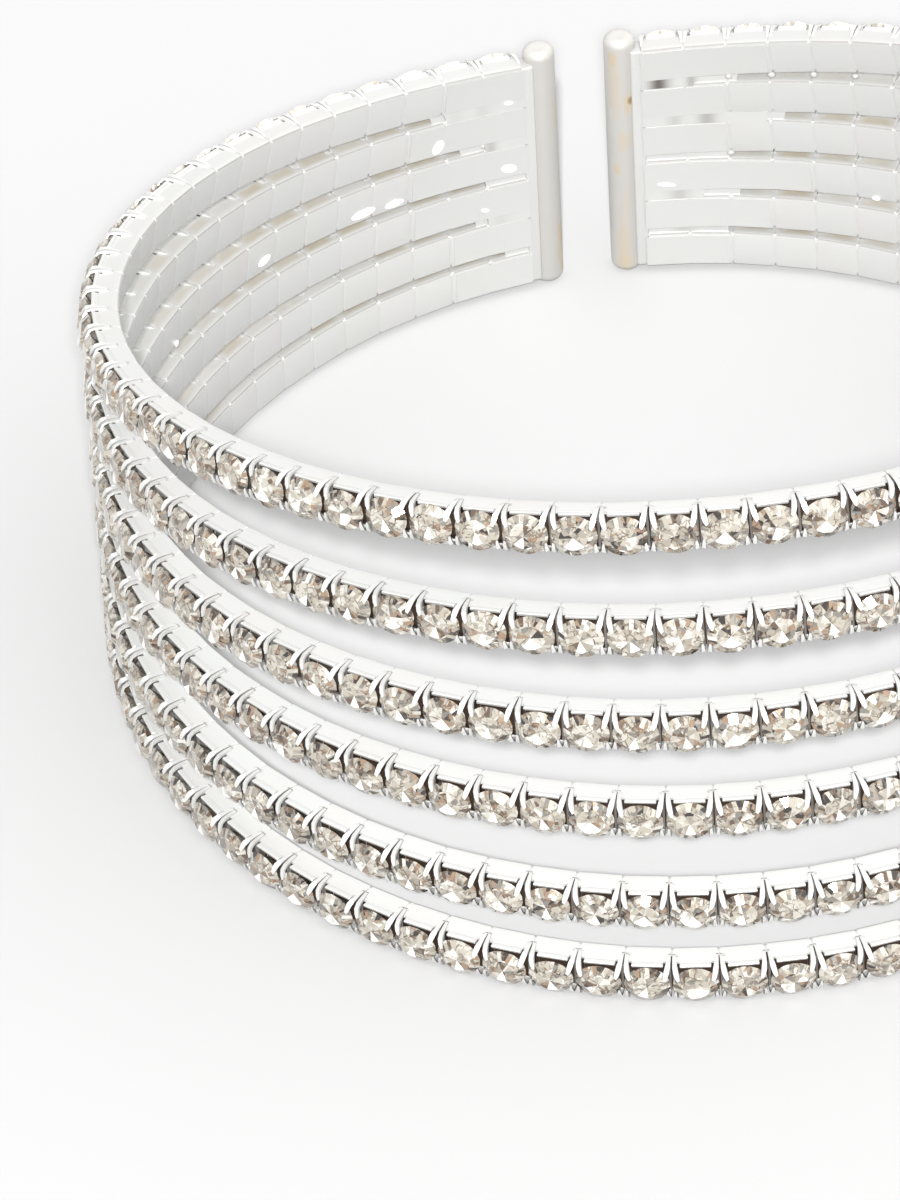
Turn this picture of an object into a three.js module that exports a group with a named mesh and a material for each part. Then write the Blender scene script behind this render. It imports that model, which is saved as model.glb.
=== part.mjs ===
// Cuff bangle: six rows of square stone cups, soldered at the back to two upright end bars.
// Millimetres, +Z up, the bangle standing on its lower rim. The rows lie close together at the
// bars, where the wrist gap is (+Y), and spread apart towards the front (-Y).

import * as THREE from 'three';

// Cups, in one row.
const cupPitch = 2.4;
const cupsPerRow = 76;
const cupsPerStep = 2;

// End bars and the gap between them that the wrist passes through.
const barRadius = 0.87;
const barLength = 15.8;
const barEndFlatRadius = 0.35;
const barSides = 16;
const barRoundingSteps = 4;
const wristGap = 2.75;
const solderJointGap = 0.3;

// The rows' midline is a circle: its circumference is the cups, the bars and the gap.
const rowLength = cupsPerRow * cupPitch;
const circumference = rowLength + 2 * solderJointGap + 4 * barRadius + wristGap;
const ringRadius = circumference / (2 * Math.PI);
const barAngle = (rowLength / 2 + solderJointGap + barRadius) / ringRadius;
const rowEndAngle = rowLength / 2 / ringRadius;

// Heights of each row's middle, at the bars and at the front, from the bottom row up.
const rowHeights = [
  { atBars: 1.45, atFront: 1.12 },
  { atBars: 3.96, atFront: 5.93 },
  { atBars: 6.47, atFront: 11.85 },
  { atBars: 8.98, atFront: 17.3 },
  { atBars: 11.49, atFront: 23.1 },
  { atBars: 14.0, atFront: 29.1 },
];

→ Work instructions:
Up to and including the line with "the front (-Y).", repeat the data exactly, starting from its first line; nothing else belongs in the response.

→ Full response:
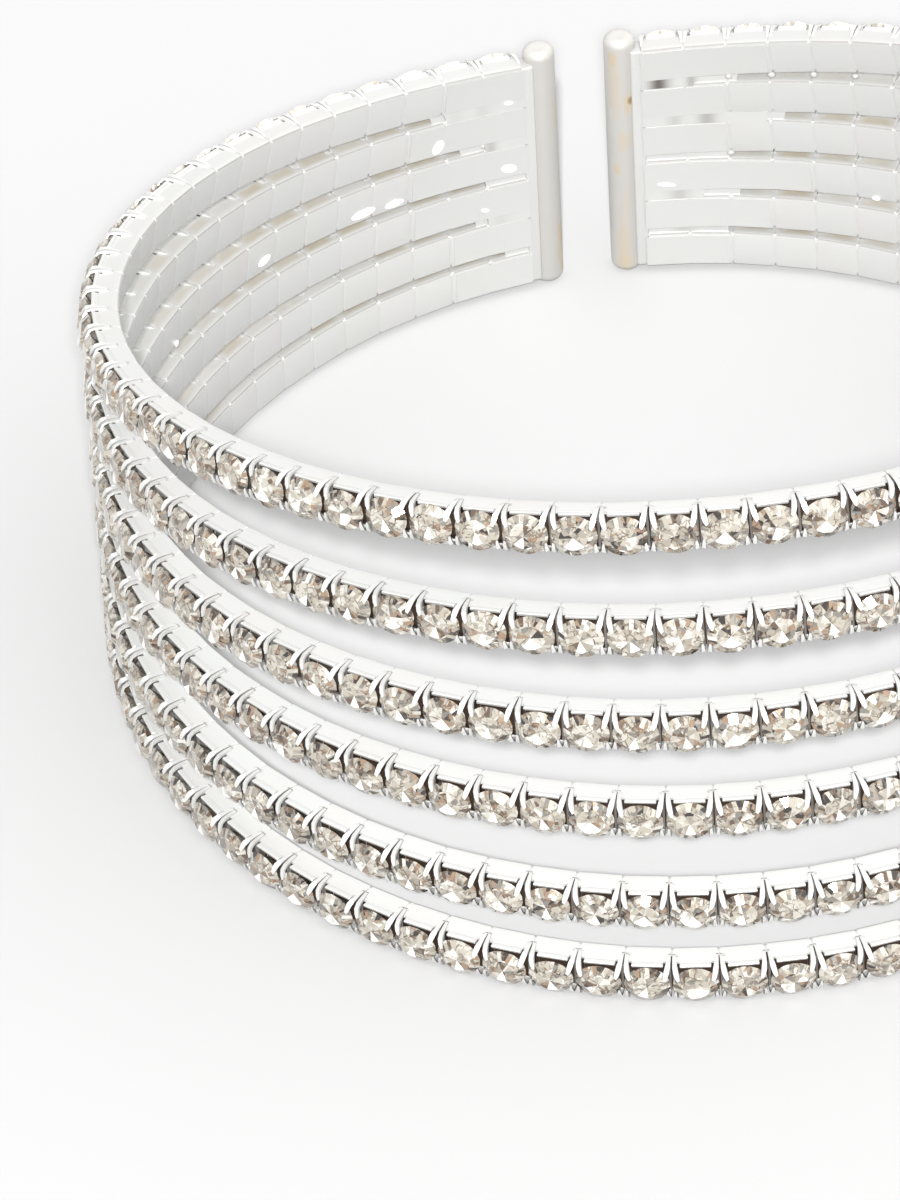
Turn this picture of an object into a three.js module that exports a group with a named mesh and a material for each part. Then write the Blender scene script behind this render. It imports that model, which is saved as model.glb.
=== part.mjs ===
// Cuff bangle: six rows of square stone cups, soldered at the back to two upright end bars.
// Millimetres, +Z up, the bangle standing on its lower rim. The rows lie close together at the
// bars, where the wrist gap is (+Y), and spread apart towards the front (-Y).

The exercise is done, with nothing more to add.